The year of 2020 has been marked by the COVID-19 pandemic and global economic recession, but as it comes to a close there could be a new era for bilateral relations between the world's two largest economies, with US President-elect Joe Biden set to enter the White House in January 2021.
Economic policy talks could be one of the entry-points for the US and China to resume more cooperative ties, which would also be in line with Biden's intention to boost economic recovery. It will take efforts from both sides, and could offer a stabilizer for the stricken global economy.
Despite the damage to the trade system from the pandemic, China has been making concrete efforts in implementing the phase one trade deal with the US. According to a Straits Times report, White House economic adviser Larry Kudlow admitted Monday that "China is abiding by a good chunk of the phase one trade deal."
For years, the global multilateral trade mechanism has been battered by US President Donald Trump's unilateralism, whether through paralyzing the WTO's dispute settlement body or triggering trade conflicts with other economies, including China, Europe and Japan.
With Biden, who has shown willingness to return to multilateralism, set to enter the White House next month, his intended approach in readjusting the US' foreign trade policy has drawn attention from all over the world, although the president-elect has said that his priorities are virus containment and economic recovery.
The Trump-led trade war with China has had wide-reaching effects, not only on the two nations, but also many other countries and regions.
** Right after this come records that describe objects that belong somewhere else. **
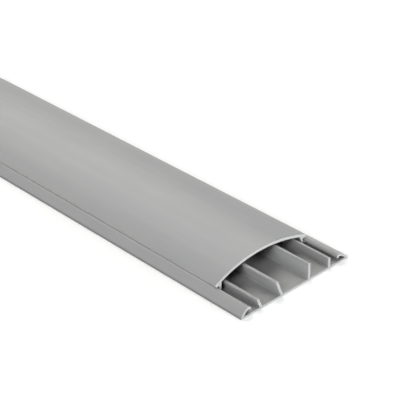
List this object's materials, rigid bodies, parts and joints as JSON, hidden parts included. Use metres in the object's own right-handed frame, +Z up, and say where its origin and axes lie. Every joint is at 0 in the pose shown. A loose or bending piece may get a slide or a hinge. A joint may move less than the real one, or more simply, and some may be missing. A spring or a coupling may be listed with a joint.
{
  "type": "floor cord cover",
  "caption": "Low arched floor cord cover: a flat extruded base with leaning dividers and hooked edge wings, and a clip-on lid set back from its end to show the cable channels.",
  "frame": {"origin": "middle of the underside of the box round both pieces, on the floor plane", "axes": "+Y along the length, away from the end where the lid is set back; +Z up; +X across"},
  "size_m": [0.092, 2.0334, 0.0169],
  "materials": {
    "base_plastic": "satin extruded grey PVC with faint lengthwise die lines and pale sawn ends",
    "lid_plastic": "satin extruded grey PVC, smooth outside, with faint lengthwise die lines and pale sawn ends"
  },
  "bodies": {
    "base": {"base": "base_plastic"},
    "lid": {"lid": "lid_plastic"}
  },
  "joints": [
    {"name": "lid_slide", "type": "slide", "parent": "base", "child": "lid", "axis": [0, 1, 0], "range_m": [-0.0334, 0.4]}
  ]
}
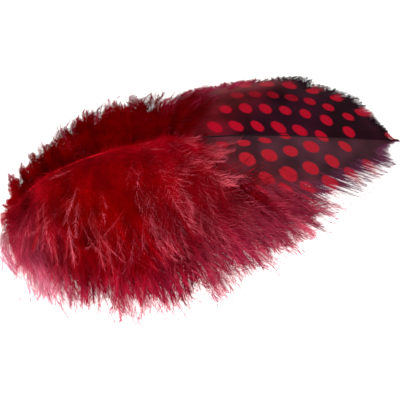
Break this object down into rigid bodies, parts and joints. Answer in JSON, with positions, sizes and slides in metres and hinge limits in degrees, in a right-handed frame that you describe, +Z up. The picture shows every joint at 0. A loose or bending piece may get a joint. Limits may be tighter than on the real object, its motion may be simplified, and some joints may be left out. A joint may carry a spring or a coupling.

Chinese State Councilor and Foreign Minister Wang Yi recently said at a video conference with the US-China Business Council board of chairs that China and the US should launch dialogues at all levels, as all issues can be brought to the table for discussion.
He stressed that China-US economic and trade exchanges are mutually beneficial. And among the entry points for the two nations to resume cooperation in the next stage, joint efforts could be taken in promoting economic recovery. For instance, the two economies could shore up economic and trade cooperation, restart dialogues and coordination on macroeconomic policies, and consider resuming negotiations on a China-US bilateral investment treaty (BIT).
Initiated in 2008, the China-US BIT has already achieved progress on most of the issues of concern for the two sides. Meanwhile, the US, which has long advocated a market-oriented economy, cannot ignore voices from the market. Alongside Trump's irrational intention to decouple from China and crack down on Chinese firms, there have been US firms and experts constantly raising objections.
US-China Business Council President Craig Allen expressed his hope that the world's two largest economies will start negotiations on a Phase two trade agreement without delay after Biden takes office, Reuters reported.
It is expected that tensions between China and the US will ease, but mending ties will take time, patience and sincerity.
China has been unswervingly promoting its high-level opening-up. From enhancing intellectual property protection to fostering a sound business environment for foreign firms, it is foreseeable that the Chinese economy will offer many opportunities for companies from all over the world, including those from the US.
China-US relations are never simple. There are contradictions, as well as mutual benefits, competition and cooperation. Managing and directing the bilateral relations takes mutual respect and joint efforts. Simply shouting "America first" and betting on imposing extreme pressure will never work.
It is expected that the two sides could strengthen communication and dialogue, manage differences on the basis of mutual respect, expand cooperation based on mutual benefit, and promote the sound and stable development of China-US relations. This will benefit not only people from the two sides, but will also be conducive for the recovery of the global economy.
The article was compiled based on an interview with Huo Jianguo, vice chairman of the China Society for World Trade Organization Studies.